— start of Stored data —

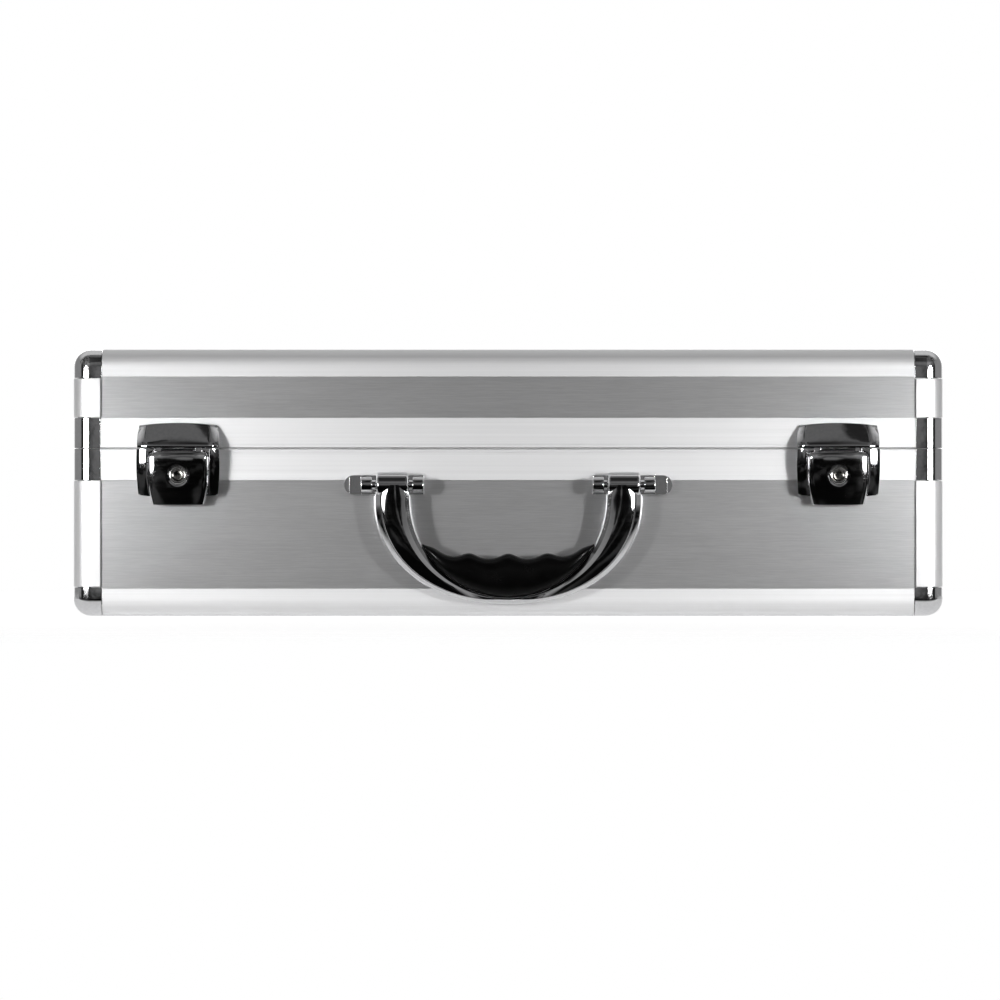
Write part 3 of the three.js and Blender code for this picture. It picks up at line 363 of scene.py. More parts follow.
def turned(bm, loop, centre, axis, turn, steps):
    """Spins an edge loop about an axis and returns the last loop."""
    return bmesh.ops.spin(
        bm, geom=loop, cent=centre, axis=axis, angle=turn, steps=steps, use_duplicate=False)["geom_last"]


def thickened(bm, move):
    """Makes the flat faces of a bmesh into a solid by drawing them out."""
    made = bmesh.ops.extrude_face_region(bm, geom=bm.faces[:])["geom"]
    bmesh.ops.translate(bm, vec=move, verts=verts_of(made))
    bmesh.ops.recalc_face_normals(bm, faces=bm.faces)
    return bm


def placed(bm, origin, x_axis, y_axis, z_axis):
    """Moves a shape so that its own axes lie along the given ones."""
    matrix = Matrix((x_axis, y_axis, z_axis)).transposed().to_4x4()
    matrix.translation = origin
    bmesh.ops.transform(bm, matrix=matrix, verts=bm.verts)
    bmesh.ops.recalc_face_normals(bm, faces=bm.faces)
    return bm


def softened(bm, width, segments=2, least_degrees=35.0):
    """Rounds every edge that turns more than the least angle."""
    bmesh.ops.recalc_face_normals(bm, faces=bm.faces)
    least = math.radians(least_degrees)
    sharp = [edge for edge in bm.edges if len(edge.link_faces) == 2 and edge.calc_face_angle() > least]
    bmesh.ops.bevel(
        bm, geom=sharp, offset=width, offset_type="OFFSET", segments=segments, profile=0.5,
        affect="EDGES", material=-1, clamp_overlap=True)
    return bm


def joined(*shapes):
    """Puts several shapes into one bmesh."""
    whole = bmesh.new()
    for shape in shapes:
        holder = bpy.data.meshes.new("holder")
        shape.to_mesh(holder)
        shape.free()
        whole.from_mesh(holder)
        bpy.data.meshes.remove(holder)
    return whole


def block(low, high, soft=0.0, segments=2):
    """A box between two corners, with softened edges."""
    bm = bmesh.new()
    bmesh.ops.create_cube(bm, size=1.0)
    low, high = Vector(low), Vector(high)
    bmesh.ops.scale(bm, vec=high - low, verts=bm.verts)
    bmesh.ops.translate(bm, vec=(low + high) / 2, verts=bm.verts)
    return softened(bm, soft, segments) if soft else bm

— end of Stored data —

What is required:
Copy out the full listing exactly.

Solution to this exercise:
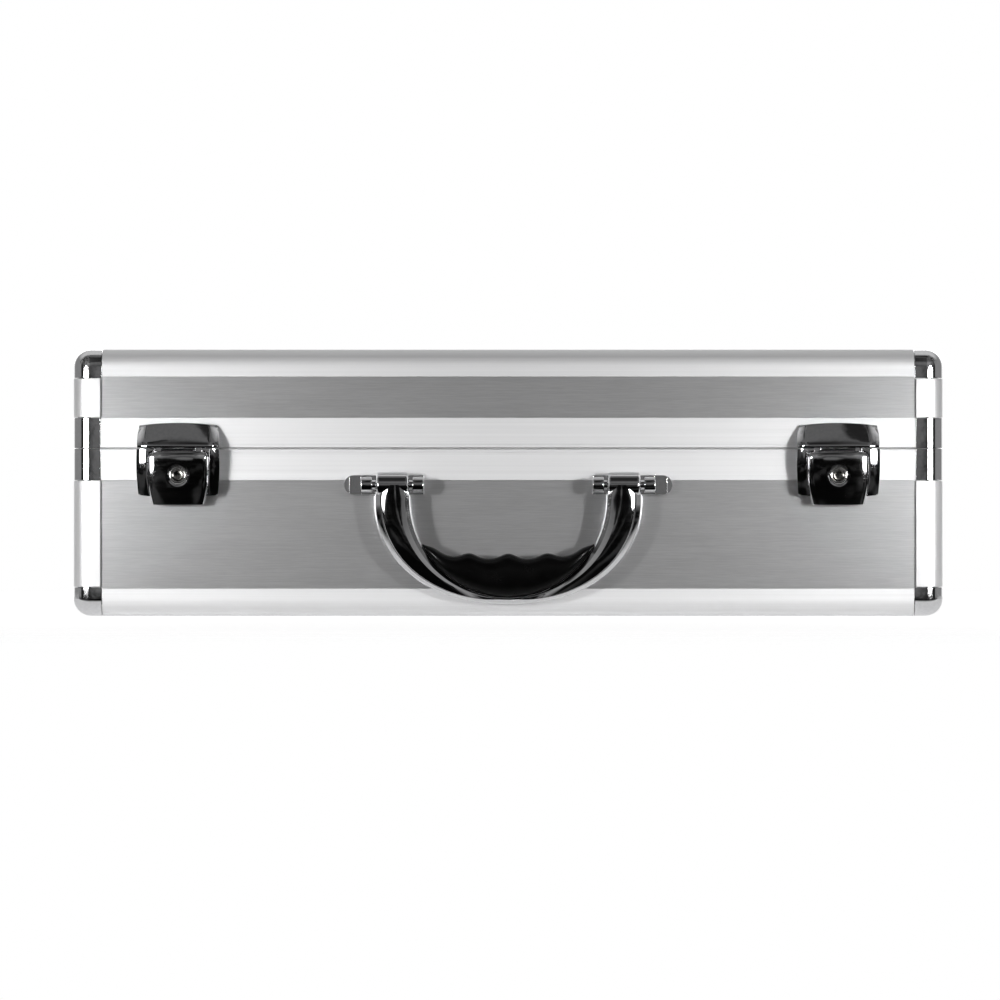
Write part 3 of the three.js and Blender code for this picture. It picks up at line 363 of scene.py. More parts follow.
def turned(bm, loop, centre, axis, turn, steps):
    """Spins an edge loop about an axis and returns the last loop."""
    return bmesh.ops.spin(
        bm, geom=loop, cent=centre, axis=axis, angle=turn, steps=steps, use_duplicate=False)["geom_last"]


def thickened(bm, move):
    """Makes the flat faces of a bmesh into a solid by drawing them out."""
    made = bmesh.ops.extrude_face_region(bm, geom=bm.faces[:])["geom"]
    bmesh.ops.translate(bm, vec=move, verts=verts_of(made))
    bmesh.ops.recalc_face_normals(bm, faces=bm.faces)
    return bm


def placed(bm, origin, x_axis, y_axis, z_axis):
    """Moves a shape so that its own axes lie along the given ones."""
    matrix = Matrix((x_axis, y_axis, z_axis)).transposed().to_4x4()
    matrix.translation = origin
    bmesh.ops.transform(bm, matrix=matrix, verts=bm.verts)
    bmesh.ops.recalc_face_normals(bm, faces=bm.faces)
    return bm


def softened(bm, width, segments=2, least_degrees=35.0):
    """Rounds every edge that turns more than the least angle."""
    bmesh.ops.recalc_face_normals(bm, faces=bm.faces)
    least = math.radians(least_degrees)
    sharp = [edge for edge in bm.edges if len(edge.link_faces) == 2 and edge.calc_face_angle() > least]
    bmesh.ops.bevel(
        bm, geom=sharp, offset=width, offset_type="OFFSET", segments=segments, profile=0.5,
        affect="EDGES", material=-1, clamp_overlap=True)
    return bm


def joined(*shapes):
    """Puts several shapes into one bmesh."""
    whole = bmesh.new()
    for shape in shapes:
        holder = bpy.data.meshes.new("holder")
        shape.to_mesh(holder)
        shape.free()
        whole.from_mesh(holder)
        bpy.data.meshes.remove(holder)
    return whole


def block(low, high, soft=0.0, segments=2):
    """A box between two corners, with softened edges."""
    bm = bmesh.new()
    bmesh.ops.create_cube(bm, size=1.0)
    low, high = Vector(low), Vector(high)
    bmesh.ops.scale(bm, vec=high - low, verts=bm.verts)
    bmesh.ops.translate(bm, vec=(low + high) / 2, verts=bm.verts)
    return softened(bm, soft, segments) if soft else bm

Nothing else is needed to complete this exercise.